(Task brief): Both the line containing "add(cushion_body(side, fabric_t), mode=Mode.SUBTRACT)" and the line containing "obj.parent = None" are to be reproduced exactly, along with every line between them, and nothing more.

(Source material):
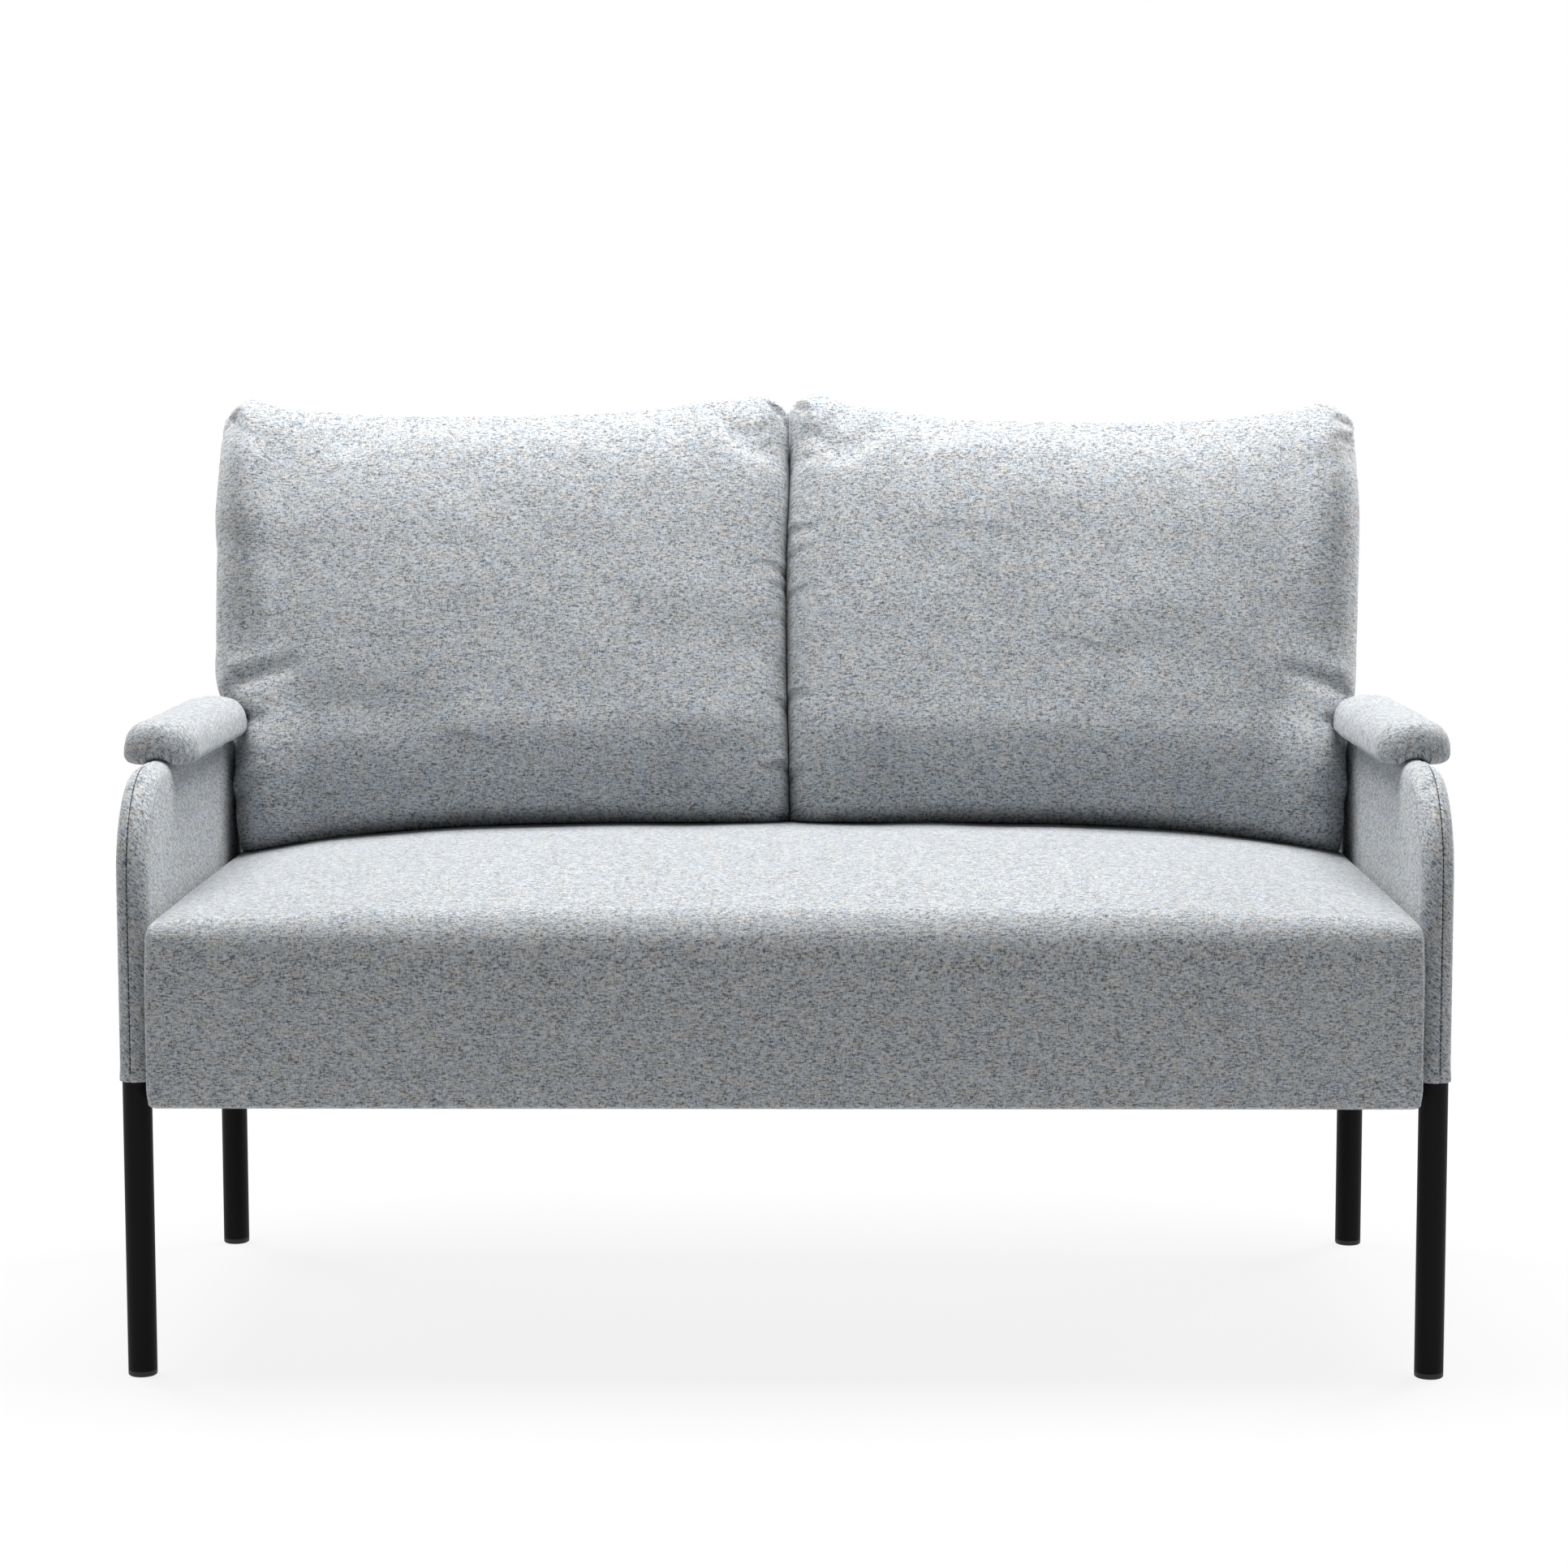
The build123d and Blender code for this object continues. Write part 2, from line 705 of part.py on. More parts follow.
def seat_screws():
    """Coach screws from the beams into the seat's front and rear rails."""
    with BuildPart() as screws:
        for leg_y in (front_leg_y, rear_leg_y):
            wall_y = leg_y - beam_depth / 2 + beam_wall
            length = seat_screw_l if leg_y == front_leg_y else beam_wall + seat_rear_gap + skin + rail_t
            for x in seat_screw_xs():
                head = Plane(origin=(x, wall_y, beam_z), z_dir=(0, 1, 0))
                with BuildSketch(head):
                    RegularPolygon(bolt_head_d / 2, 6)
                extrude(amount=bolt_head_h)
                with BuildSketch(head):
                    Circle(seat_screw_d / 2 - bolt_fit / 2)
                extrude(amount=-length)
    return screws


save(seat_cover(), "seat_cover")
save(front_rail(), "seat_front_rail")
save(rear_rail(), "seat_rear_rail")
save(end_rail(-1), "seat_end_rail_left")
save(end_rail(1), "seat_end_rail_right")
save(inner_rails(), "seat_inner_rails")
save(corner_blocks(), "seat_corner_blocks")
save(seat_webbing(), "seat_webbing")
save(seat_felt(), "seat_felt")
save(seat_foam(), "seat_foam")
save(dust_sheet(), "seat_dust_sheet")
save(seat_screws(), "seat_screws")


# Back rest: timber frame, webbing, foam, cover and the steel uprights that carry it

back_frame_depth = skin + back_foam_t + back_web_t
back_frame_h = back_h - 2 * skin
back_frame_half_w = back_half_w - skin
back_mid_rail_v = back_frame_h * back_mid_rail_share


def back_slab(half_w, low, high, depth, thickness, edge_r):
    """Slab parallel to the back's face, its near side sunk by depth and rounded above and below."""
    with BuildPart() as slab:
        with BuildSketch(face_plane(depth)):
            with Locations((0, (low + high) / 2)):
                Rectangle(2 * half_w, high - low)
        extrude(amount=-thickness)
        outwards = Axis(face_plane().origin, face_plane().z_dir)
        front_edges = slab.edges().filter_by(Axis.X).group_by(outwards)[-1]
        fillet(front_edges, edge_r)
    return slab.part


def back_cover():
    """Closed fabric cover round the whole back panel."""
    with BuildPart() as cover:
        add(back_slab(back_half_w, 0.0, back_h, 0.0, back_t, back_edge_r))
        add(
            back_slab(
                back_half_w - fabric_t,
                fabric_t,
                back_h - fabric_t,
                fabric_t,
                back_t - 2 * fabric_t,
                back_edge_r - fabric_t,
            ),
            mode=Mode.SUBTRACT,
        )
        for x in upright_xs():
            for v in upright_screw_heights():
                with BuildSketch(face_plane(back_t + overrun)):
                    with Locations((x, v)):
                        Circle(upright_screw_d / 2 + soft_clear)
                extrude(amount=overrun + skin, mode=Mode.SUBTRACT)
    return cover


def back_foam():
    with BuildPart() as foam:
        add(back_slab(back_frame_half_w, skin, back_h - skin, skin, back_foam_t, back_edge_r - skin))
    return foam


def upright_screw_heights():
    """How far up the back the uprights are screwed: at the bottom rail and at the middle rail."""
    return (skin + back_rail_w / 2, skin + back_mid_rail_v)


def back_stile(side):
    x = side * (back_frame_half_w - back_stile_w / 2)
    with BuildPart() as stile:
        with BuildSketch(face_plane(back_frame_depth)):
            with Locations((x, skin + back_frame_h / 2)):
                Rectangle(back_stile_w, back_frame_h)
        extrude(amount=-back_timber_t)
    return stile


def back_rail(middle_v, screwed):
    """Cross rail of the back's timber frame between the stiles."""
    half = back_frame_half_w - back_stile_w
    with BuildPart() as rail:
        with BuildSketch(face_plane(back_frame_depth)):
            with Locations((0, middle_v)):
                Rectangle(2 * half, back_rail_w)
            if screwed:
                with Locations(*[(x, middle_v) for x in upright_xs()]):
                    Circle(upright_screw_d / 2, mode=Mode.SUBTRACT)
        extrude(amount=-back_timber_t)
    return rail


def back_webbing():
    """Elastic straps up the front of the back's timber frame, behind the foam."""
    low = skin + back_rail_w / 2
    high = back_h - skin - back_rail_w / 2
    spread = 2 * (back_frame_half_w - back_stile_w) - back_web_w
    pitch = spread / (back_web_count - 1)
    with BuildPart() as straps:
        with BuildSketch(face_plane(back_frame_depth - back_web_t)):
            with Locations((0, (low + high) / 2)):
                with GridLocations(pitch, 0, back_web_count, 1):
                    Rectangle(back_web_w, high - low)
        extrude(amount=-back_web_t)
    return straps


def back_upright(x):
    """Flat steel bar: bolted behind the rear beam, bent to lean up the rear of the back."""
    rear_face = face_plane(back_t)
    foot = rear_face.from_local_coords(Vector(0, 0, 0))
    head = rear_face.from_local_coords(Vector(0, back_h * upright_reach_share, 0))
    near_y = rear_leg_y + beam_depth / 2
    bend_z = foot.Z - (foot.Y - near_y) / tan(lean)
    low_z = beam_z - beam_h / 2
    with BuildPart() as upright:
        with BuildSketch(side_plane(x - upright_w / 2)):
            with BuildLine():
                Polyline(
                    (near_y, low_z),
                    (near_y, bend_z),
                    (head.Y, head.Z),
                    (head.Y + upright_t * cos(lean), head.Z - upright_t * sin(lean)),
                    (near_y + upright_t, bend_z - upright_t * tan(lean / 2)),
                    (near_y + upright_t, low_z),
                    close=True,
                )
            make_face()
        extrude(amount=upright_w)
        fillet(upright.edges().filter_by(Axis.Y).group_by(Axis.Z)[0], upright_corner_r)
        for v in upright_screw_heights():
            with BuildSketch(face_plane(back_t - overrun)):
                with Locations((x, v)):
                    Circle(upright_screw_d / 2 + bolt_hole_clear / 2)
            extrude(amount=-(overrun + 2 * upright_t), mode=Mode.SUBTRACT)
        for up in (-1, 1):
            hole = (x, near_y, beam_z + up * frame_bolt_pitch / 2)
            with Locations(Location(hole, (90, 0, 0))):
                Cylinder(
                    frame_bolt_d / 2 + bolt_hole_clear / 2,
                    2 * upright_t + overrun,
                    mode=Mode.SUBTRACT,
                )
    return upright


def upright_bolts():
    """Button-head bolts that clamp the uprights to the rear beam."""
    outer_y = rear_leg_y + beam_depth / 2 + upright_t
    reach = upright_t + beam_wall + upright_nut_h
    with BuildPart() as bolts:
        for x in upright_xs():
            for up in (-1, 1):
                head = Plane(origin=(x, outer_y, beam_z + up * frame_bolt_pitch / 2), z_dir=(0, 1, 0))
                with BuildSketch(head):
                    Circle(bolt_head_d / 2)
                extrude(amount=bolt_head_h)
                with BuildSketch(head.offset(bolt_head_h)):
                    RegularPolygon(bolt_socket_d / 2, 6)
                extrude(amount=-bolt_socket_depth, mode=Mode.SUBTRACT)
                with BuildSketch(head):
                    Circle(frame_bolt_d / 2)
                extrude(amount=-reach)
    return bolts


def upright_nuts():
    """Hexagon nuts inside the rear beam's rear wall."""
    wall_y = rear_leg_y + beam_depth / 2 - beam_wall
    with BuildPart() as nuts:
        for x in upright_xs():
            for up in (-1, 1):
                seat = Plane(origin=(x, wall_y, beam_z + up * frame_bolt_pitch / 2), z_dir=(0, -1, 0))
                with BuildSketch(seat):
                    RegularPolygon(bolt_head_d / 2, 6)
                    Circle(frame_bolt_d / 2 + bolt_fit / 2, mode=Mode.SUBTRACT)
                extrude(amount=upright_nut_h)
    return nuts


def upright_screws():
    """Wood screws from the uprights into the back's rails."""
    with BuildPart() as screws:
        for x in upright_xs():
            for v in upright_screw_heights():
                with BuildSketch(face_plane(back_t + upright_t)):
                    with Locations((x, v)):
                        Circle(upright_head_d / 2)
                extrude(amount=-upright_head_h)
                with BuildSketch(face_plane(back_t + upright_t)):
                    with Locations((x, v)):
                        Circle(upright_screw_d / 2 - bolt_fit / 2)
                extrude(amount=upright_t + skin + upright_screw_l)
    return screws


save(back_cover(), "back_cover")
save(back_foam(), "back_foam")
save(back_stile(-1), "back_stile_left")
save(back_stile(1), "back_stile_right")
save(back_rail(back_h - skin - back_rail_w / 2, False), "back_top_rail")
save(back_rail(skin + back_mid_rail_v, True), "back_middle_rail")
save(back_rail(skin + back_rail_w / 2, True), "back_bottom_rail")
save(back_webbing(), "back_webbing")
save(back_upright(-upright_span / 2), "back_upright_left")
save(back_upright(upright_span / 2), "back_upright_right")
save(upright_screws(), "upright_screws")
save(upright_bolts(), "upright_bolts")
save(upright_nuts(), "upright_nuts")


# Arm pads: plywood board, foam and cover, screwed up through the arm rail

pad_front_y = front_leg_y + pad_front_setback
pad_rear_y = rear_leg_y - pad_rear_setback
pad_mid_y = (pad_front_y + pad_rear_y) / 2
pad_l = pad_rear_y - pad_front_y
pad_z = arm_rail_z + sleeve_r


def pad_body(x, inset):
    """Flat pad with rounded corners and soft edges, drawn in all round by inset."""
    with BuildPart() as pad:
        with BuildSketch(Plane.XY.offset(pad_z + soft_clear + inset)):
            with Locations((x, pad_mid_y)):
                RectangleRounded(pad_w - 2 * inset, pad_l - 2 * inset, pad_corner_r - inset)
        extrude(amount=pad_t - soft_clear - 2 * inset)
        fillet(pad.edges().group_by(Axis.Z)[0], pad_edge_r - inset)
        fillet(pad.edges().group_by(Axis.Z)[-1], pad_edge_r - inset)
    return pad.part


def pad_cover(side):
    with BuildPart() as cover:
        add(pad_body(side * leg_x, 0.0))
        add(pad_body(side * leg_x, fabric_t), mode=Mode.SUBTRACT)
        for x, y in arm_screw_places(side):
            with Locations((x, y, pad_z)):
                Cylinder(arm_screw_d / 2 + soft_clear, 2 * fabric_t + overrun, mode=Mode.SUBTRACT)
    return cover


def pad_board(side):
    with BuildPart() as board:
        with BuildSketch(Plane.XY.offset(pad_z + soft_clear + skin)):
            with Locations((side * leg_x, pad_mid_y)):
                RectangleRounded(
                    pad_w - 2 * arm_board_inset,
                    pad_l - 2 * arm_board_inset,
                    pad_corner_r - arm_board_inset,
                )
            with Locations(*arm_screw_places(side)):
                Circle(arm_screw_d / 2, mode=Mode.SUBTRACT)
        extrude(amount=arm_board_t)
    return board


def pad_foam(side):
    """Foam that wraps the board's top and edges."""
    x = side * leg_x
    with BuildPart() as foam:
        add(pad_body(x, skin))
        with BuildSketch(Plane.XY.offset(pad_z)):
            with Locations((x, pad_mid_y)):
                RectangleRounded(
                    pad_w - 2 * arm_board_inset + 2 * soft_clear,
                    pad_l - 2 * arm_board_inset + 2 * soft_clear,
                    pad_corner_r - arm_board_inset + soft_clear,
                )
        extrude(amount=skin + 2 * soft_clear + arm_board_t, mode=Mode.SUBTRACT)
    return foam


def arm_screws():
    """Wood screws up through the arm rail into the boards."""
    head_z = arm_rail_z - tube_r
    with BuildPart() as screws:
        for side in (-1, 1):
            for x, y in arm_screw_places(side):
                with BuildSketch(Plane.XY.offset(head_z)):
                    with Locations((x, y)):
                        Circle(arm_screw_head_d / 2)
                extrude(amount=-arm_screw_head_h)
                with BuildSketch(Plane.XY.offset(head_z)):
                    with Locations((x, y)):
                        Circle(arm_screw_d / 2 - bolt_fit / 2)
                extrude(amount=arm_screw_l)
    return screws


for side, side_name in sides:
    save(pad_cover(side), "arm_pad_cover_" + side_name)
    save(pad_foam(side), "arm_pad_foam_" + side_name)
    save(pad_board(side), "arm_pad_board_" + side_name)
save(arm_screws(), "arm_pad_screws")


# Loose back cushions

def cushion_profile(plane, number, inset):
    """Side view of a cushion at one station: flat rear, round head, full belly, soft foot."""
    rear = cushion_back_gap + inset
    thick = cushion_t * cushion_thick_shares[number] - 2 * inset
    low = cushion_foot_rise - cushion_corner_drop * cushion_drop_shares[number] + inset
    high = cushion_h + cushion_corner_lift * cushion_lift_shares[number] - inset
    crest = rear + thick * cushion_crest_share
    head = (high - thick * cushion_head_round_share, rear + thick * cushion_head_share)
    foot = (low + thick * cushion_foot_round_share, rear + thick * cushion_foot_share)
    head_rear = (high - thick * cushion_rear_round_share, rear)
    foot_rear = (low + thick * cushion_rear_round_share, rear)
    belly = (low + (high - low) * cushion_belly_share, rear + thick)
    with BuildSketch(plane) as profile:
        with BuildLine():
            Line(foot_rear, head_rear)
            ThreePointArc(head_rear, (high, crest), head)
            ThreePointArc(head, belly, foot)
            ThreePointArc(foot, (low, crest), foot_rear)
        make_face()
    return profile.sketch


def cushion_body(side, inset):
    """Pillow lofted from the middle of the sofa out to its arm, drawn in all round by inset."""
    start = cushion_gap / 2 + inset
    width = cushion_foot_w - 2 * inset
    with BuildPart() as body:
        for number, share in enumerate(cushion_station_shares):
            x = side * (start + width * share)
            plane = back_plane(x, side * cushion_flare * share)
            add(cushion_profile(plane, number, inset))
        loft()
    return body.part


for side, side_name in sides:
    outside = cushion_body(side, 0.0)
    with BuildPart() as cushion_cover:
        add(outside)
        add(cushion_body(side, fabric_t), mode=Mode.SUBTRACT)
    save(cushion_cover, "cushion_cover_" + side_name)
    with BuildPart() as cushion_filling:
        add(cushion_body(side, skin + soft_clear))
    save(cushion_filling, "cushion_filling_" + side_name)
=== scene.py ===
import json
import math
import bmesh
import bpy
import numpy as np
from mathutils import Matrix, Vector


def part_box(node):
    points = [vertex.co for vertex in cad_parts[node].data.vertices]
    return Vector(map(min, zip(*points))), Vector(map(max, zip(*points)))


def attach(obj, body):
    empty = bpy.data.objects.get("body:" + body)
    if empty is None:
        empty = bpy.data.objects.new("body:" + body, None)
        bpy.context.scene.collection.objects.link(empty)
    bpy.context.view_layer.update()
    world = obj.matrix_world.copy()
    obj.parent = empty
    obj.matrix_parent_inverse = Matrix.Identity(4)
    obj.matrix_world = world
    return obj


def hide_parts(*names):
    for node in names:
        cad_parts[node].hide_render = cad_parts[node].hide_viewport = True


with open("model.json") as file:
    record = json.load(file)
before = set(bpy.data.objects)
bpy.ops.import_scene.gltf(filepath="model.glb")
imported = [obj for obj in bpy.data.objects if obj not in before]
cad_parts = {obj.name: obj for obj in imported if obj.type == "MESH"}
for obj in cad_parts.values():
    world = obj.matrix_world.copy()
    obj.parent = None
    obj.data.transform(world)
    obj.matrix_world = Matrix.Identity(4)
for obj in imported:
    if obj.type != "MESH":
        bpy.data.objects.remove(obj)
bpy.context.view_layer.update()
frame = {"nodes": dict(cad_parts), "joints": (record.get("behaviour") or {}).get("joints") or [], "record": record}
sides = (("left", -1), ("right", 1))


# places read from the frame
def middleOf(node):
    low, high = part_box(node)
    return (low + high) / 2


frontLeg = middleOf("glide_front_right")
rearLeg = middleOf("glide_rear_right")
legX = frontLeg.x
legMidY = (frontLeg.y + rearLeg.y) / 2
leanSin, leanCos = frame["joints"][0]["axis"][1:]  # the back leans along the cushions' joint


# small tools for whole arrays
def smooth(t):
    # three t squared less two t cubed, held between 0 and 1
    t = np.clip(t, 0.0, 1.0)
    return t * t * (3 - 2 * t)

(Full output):
        add(cushion_body(side, fabric_t), mode=Mode.SUBTRACT)
    save(cushion_cover, "cushion_cover_" + side_name)
    with BuildPart() as cushion_filling:
        add(cushion_body(side, skin + soft_clear))
    save(cushion_filling, "cushion_filling_" + side_name)
=== scene.py ===
import json
import math
import bmesh
import bpy
import numpy as np
from mathutils import Matrix, Vector


def part_box(node):
    points = [vertex.co for vertex in cad_parts[node].data.vertices]
    return Vector(map(min, zip(*points))), Vector(map(max, zip(*points)))


def attach(obj, body):
    empty = bpy.data.objects.get("body:" + body)
    if empty is None:
        empty = bpy.data.objects.new("body:" + body, None)
        bpy.context.scene.collection.objects.link(empty)
    bpy.context.view_layer.update()
    world = obj.matrix_world.copy()
    obj.parent = empty
    obj.matrix_parent_inverse = Matrix.Identity(4)
    obj.matrix_world = world
    return obj


def hide_parts(*names):
    for node in names:
        cad_parts[node].hide_render = cad_parts[node].hide_viewport = True


with open("model.json") as file:
    record = json.load(file)
before = set(bpy.data.objects)
bpy.ops.import_scene.gltf(filepath="model.glb")
imported = [obj for obj in bpy.data.objects if obj not in before]
cad_parts = {obj.name: obj for obj in imported if obj.type == "MESH"}
for obj in cad_parts.values():
    world = obj.matrix_world.copy()
    obj.parent = None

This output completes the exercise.